Round 16, 2014
Carlton 6.2, 10.2, 17.6, 24.7 (151)
St Kilda 2.0, 7.5, 9.5, 10.6 (66)
Crowd: 29,997 at Etihad Stadium, Sunday, July 6th at 1.10pm
“He said, ‘Every day’s a curse
And the curse just gets worse.'”
– Chad Vangaalen, “Hangman’s Son”
Why do we go to the footy?
I say “we” referring to St Kilda supporters. Why, right now, do we go to the footy? Who went today? Why did you go?
People of my age – in and around their mid-20s, up to those who can remember the early 1990s – who began following the club from an early age have mostly known good times. And I mean “Holy shit, this might be it” times.
Times where I’d be on the way to the bathroom or to the bar at the ground between quarters thinking “shit, we might be on the way”. Footy’s typically a communal thing, and in those unique few moments of leaving my dad, brother and cousin and being on my own at the ground between the opening and final sirens, I could afford myself the most optimistic of dawnings and ponderings. Whilst you can still smell the grass on the field and spilt beer, and with the adrenaline and emotion of the match in progress still peaking.
I don’t question whether I go to the footy or not every week. I’m not sure why it’s a given right now, but I know that it won’t change. It’s the same for many, but certainly not too many Saints at the moment. It’s hard to define genuine involvement in a club when it’s not purely based on boorish aggression. I can tell you that I will be going to the footy to watch St Kilda play regardless of their form because of a mixture of deep nostalgia and sense of both unfinished business with the pure, pure hope that we will witness something special one day that I suggest all St Kilda supporters share. But, like so many of those fellow supporters, that basic assumption doesn’t to justice to how we feel feel now, and how felt at so many differing times over the past decade or so.
In successful times it’s all easier for everyone, from the most hardened, long-term member to the bandwagoners in all their forms. Every season is a long, amazing story regardless of what happens; years are their own journey. In the good times you feel a heightened sense of anticipation going to watch high quality footy in higher quality games, and you (often) leave feeling good and with your optimism boosted a little more. Those few hours felt like they might have had a purpose towards something bigger at the end of that journey.
There’s fark all of any of that right now. This week I had every moment of the game to myself. It wasn’t even alcohol assisted – I’d driven the entire way from Sydney back home to Melbourne on Saturday and got home very late, so I needed to keep things simple yesterday. Turns out a drink or few might have helped. Whatever. It was the first time this year I’d been this year to a game on my own. The isolation of watching a team, on your own, that is essentially irrelevant, featuring a whole number of players that are merely filling in until we draft or recruit the guys who will be there to push us upwards was confronting.
It was confronting because in this era of expecting to lose and lose comfortably, I’d gone to games with a social aspect.
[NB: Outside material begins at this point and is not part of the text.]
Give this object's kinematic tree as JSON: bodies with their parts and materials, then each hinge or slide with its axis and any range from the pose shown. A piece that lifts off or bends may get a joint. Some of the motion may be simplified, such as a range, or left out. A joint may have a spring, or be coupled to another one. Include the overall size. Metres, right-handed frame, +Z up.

I’d been with my brother, or RWB cohort Rich (and with his father the last couple of weeks), which is the usual clique now Matt and I’s parents are living in the UK. You would be right in saying I went to watch us lose. That’s true, I didn’t give us a chance. I haven’t for weeks and probably won’t for weeks. I just went. A whole bunch of us did. As I said, not many, but a whole bunch of us. Whether or not these are good or bad times, ultimately they’re part of the same journey.
The week leading up to this one had suitable little fanfare. In the St Kilda world, it was largely about Armo’s 100th, but it felt a little…moot? I don’t know if that’s the right idea. We don’t know if he’ll be at the club next year, let alone in a few years when the club is supposedly meant to be fulfilling the loftier goals of the “2018-but-not-really-2018″ plan. Right now he’s the number nine pick in the 2006 draft that by his own admission ran around just happy being there in 2009 and 2010 in a team that was down by one goal when the siren went in the Grand Final one year and level the next.
I still think he’s got improvement in him and the general buzz around him is that he’s a more professional and hard-working player. From my non-vantage point I think it shows; even his media appearances are stronger more rounded. Yesterday he was fittingly one of our best. The improvement he will get from now will be more about consistency and doing what he does more often. His disposal won’t improve too much if at all and the contest he provides is really valuable. He might be our captain soon. I’m still backing the Newnes/Dunstan pairing to be the club’s 2018-2022 Premiership Captain.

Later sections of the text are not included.